The results that were obtained also showed that more studies are required in the field of shale gas, especially in Africa. Despite the fact that that Africa is contains fossil fuels (i.e., natural gas), the number of publications concerning the shale gas in Africa countries is very limited as compared to China, USA, and Europe. Thus, shale gas studies will be an important future research avenue in Africa. The main directions of future work will be related to pyrolysis (organic matter type and quality), CO
2 sequestration, kinetic, gas adsorption, diffusion, simulation, economic potential, hydraulic fracturing (fracking) and the associated geological hazards and ways to reduce their impact, and how this raises awareness in the community.
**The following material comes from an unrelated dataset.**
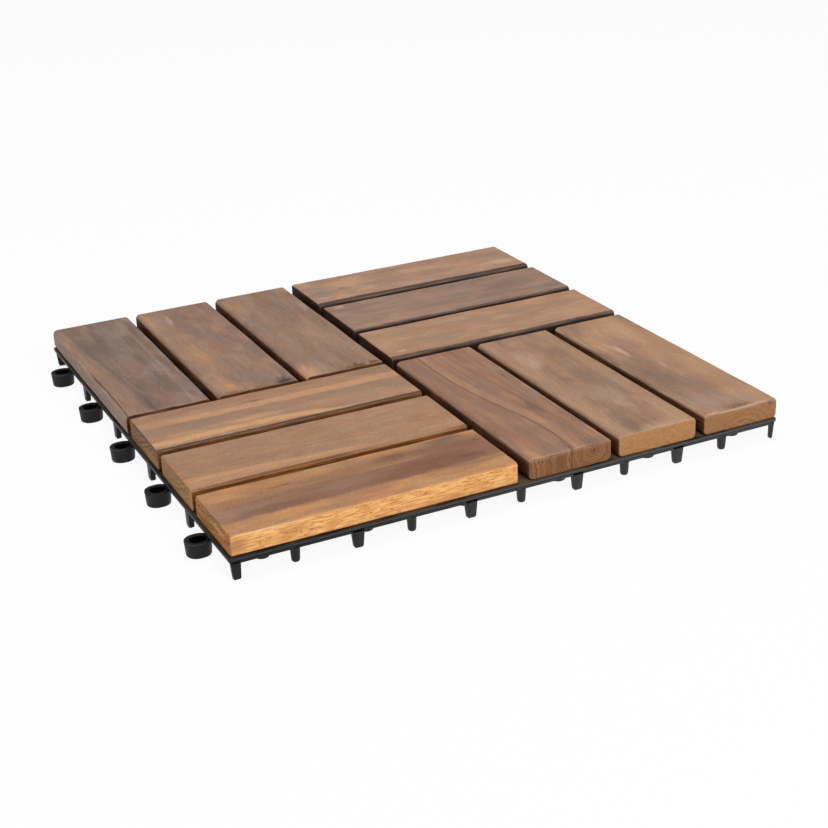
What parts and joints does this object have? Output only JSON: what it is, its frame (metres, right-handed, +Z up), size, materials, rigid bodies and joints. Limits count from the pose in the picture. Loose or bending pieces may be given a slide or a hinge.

The global future research directions on shale gas would be related to the time-component in the analyzed data (i.e., what has changed in the scientific interests over the last five years), and the possible correlation between scientific interest (i.e., scientific publications), public interest (i.e., social media), industrial (i.e., patents), and regulatory interest (i.e., standards). As indicated in
Section 2.3 (Limitation), future research could profitably extend our analytical approach to include other databases (i.e., Scopus) and document types (i.e., conference proceedings and book chapters), and develop a detailed global vision of the shale gas literature, and include other languages (i.e., Chinese, Spanish, French, and German).